The latter relates to Loraine’s passion for quilting, something she took up about 15 years ago. Her work is beautiful. A lifelong lover of words, she also began writing poetry after moving to Door County. Widely published, she’s a member of two poetry groups, Unabridged and Wallace.

Life was good for the Brinks. Then, the macular degeneration which had begun to affect Don’s eyesight many years earlier became more aggressive. Last May, other disabilities unexpectedly brought him to the long-term care center at Scandia Village. He was legally blind and his hearing was also impaired. After a lifetime of being busy, it was difficult for him to cope with the idleness.

Loraine suggested to Patrick Knapp, the activities director, that with help, Don might be able to do some painting. Knapp covered the windows in the area with cardboard to reduce the glare. The Brinks’ daughter Bobbie Guerra, who lives in Austin, Texas, drew large fish on plywood. Her husband, Dan, cut them out and Don began to sand, design and paint them. Sixteen fish later, he declared that he was “a little sick of fish,” and the Guerras switched to butterflies.

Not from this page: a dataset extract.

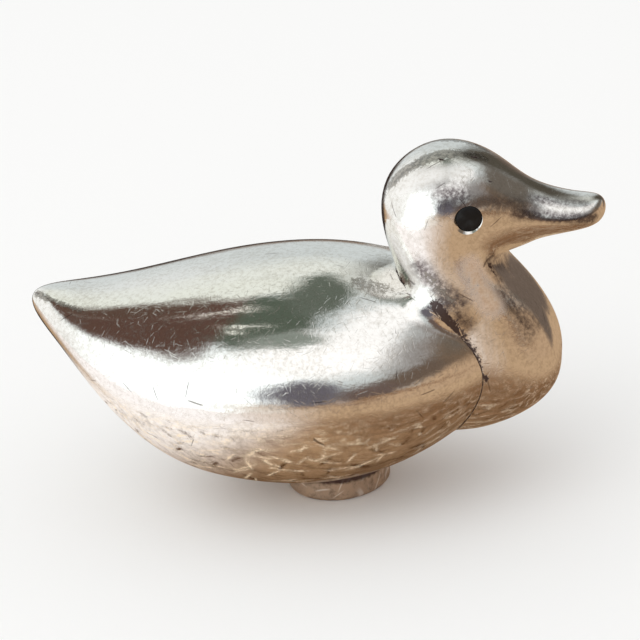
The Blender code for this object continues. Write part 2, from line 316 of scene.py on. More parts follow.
class DuckRoom(bpy.types.PropertyGroup):
    """Colours of the room and the table top that the metal mirrors."""
    wall: shade("Wall", "Colour of the room behind all else", (208, 215, 216))
    far_table: shade("Far table", "Colour of the table top far from the duck", (192, 162, 130))
    far_bright: shade("Far bright", "Colour of its bright oval", (268, 264, 264))
    far_grain: shade("Far grain", "Colour of its grain", (150, 118, 88))
    far_dark: shade("Far dark", "Colour of its dark oval", (58, 48, 44))
    table: shade("Table", "Colour of the table top round the duck", (184, 150, 116))
    # The bright side is a painted glare of light, and the dark side a painted shadow of the duck
    bright: shade("Bright", "Colour of its bright side towards the tail", (268, 261, 257))
    dark: shade("Dark", "Colour of its dark side towards the bill", (124, 88, 60))
    straw: shade("Straw", "Colour of the flecks that lie one way", (100, 70, 48))
    dark_fibre: shade("Dark fibre", "Colour of the dark fibres", (96, 66, 44))
    pale_fibre: shade("Pale fibre", "Colour of the pale fibres", (272, 252, 222))


class DuckStage(bpy.types.PropertyGroup):
    """Camera, floor and light."""
    azimuth: angle("Azimuth", "Turn of the camera round the duck", 8.94)
    elevation: angle("Elevation", "Height of the camera above the horizon", 24.91)
    roll: angle("Roll", "Tilt of the picture", 6.07)
    distance: length("Distance", "Distance of the camera from the duck", 0.330)
    lens: bpy.props.FloatProperty(name="Lens", description="Focal length in millimetres", default=132.9)
    aim_height: length("Aim height", "Height of the duck's middle", 0.022)
    rise: length("Rise", "How far the picture's middle lies above the duck's", 0.00258)
    drift: bpy.props.FloatProperty(name="Drift", description="How far the middle lies to the right",
                                   default=-0.00018, unit="LENGTH")
    floor: shade("Floor", "Colour of the floor", (250, 250, 249))
    floor_half: length("Floor size", "Half width of the floor", 2.0)
    floor_drop: length("Floor drop", "How far the floor lies below the foot", 0.00005)
    around: tint("Light around", "Colour of the even light from all sides", (0.95, 0.95, 0.95))
    backdrop: tint("Backdrop", "Colour that the camera sees past the floor", (1.0, 1.0, 1.0))
    lamp: bpy.props.FloatProperty(name="Lamp", description="Strength of the soft lamp", default=0.35)
    lamp_size: length("Lamp size", "Width of the soft lamp", 0.5)
    lamp_place: bpy.props.FloatVectorProperty(name="Lamp place", description="Where the soft lamp hangs",
                                              default=(-0.25, -0.25, 0.45), subtype="TRANSLATION")


def smooth_curve(knots, values):
    """Return the natural cubic curve that runs through the values at the knots."""
    gaps = np.diff(knots)
    slopes = np.diff(values) / gaps
    count = len(knots)
    system = np.eye(count)
    target = np.zeros(count)
    for i in range(1, count - 1):
        system[i, i - 1:i + 2] = (gaps[i - 1], 2 * (gaps[i - 1] + gaps[i]), gaps[i])
        target[i] = 6 * (slopes[i] - slopes[i - 1])
    bends = np.linalg.solve(system, target)

    def values_at(places):
        """Read the curve at an array of places."""
        i = np.clip(np.searchsorted(knots, places) - 1, 0, count - 2)
        before = (knots[i + 1] - places) / gaps[i]
        after = (places - knots[i]) / gaps[i]
        line = before * values[i] + after * values[i + 1]
        bow = (before ** 3 - before) * bends[i] + (after ** 3 - after) * bends[i + 1]
        return line + bow * gaps[i] ** 2 / 6

    return values_at


def columns_of(rows):
    """Return a table's columns as arrays."""
    return [np.array(column, float) for column in zip(*rows)]


def end_share(reach, start_power, end_power):
    """Return how much of each section is left between two rounded ends."""
    power = np.where(reach < 0, start_power, end_power)
    return np.sqrt(np.clip(1.0 - np.abs(reach) ** power, 0.0, 1.0))


def sweep(rows):
    """Return reaches from -1 to 1 that crowd towards both ends, the ends left out."""
    return np.sin(np.pi * (np.arange(1, rows) / rows - 0.5))


def body_grid(reach, turns):
    """Return the body's skin as a grid of points."""
    knots, *columns = columns_of(BODY_SECTIONS)
    place = (knots[0] + knots[-1]) / 2 + (knots[-1] - knots[0]) / 2 * reach
    top, underside, half_width = (smooth_curve(knots, column)(place) for column in columns)
    left = end_share(reach, TAIL_POWER, NOSE_POWER)
    grid = np.zeros((len(reach), len(turns), 3))
    grid[:, :, 0] = place[:, None]
    grid[:, :, 1] = (half_width * left)[:, None] * np.cos(turns)
    middle = (top + underside) / 2
    rise = (top - underside) / 2 * left
    grid[:, :, 2] = middle[:, None] + rise[:, None] * np.sin(turns)
    return grid * MM


def neck_grid(reach, turns):
    """Return the skin of the breast, neck, head and bill as a grid of points."""
    knots = np.arange(len(NECK_SECTIONS), dtype=float)
    place = knots[-1] * (1 + reach) / 2
    columns = (smooth_curve(knots, column)(place)[:, None] for column in columns_of(NECK_SECTIONS))
    rear_x, rear_z, front_x, front_z, half_width, power, lean = columns
    left = end_share(reach, BREAST_POWER, BILL_POWER)[:, None]
    along, across = squared(turns, power)
    along = along + lean * across ** 2
    grid = np.zeros((len(reach), len(turns), 3))
    grid[:, :, 0] = (rear_x + front_x) / 2 + (front_x - rear_x) / 2 * left * along
    grid[:, :, 1] = half_width * left * across
    grid[:, :, 2] = (rear_z + front_z) / 2 + (front_z - rear_z) / 2 * left * along
    return grid * MM


def squared(turns, power):
    """Return points round outlines of half size 1: power 2 is round, more is squarer."""
    along, across = np.cos(turns), np.sin(turns)
    reach = (np.abs(along) ** power + np.abs(across) ** power) ** (-1 / power)
    return along * reach, across * reach


def skin_faces(rows, sides):
    """Return the faces of a grid of rings that a point closes at each end."""
    faces = []
    for row in range(rows - 1):
        for side in range(sides):
            other = (side + 1) % sides
            start, after = row * sides, (row + 1) * sides
            faces.append((start + side, start + other, after + other, after + side))
    first_tip, last_tip = rows * sides, rows * sides + 1
    last = (rows - 1) * sides
    for side in range(sides):
        other = (side + 1) % sides
        faces.append((other, side, first_tip))
        faces.append((last + side, last + other, last_tip))
    return faces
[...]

The fish are hanging all over Scand, where Don and Loraine now live in an apartment in the Meadows, and Don hopes to sell them to benefit the facility’s building expansion. The story Knapp wrote about the project, “Saved by a Fish,” along with examples of Don’s work won Best of Show in the cultural arts competition at a recent state conference focused on activities for care center residents. It’s Don’s first ever award for his paintings.

“War Mother” by Don Brink.

“He’s our local celebrity here,” Patrick says.

Although he’s no longer in the care center, Don still goes to the activity area almost every day and has added a bit of carving to his schedule.

The artistic projects of both Don and Loraine were featured in March in the Meadows Art Gallery, managed by Tom Seagard, who has scheduled another show of their work for next May.

And the Brinks have published a book. It came out last December, with copies as gifts for everyone at their 65th anniversary party. In its five chapters, Don’s prose vignettes from various stages of their life are interspersed with 27 of Loraine’s poems.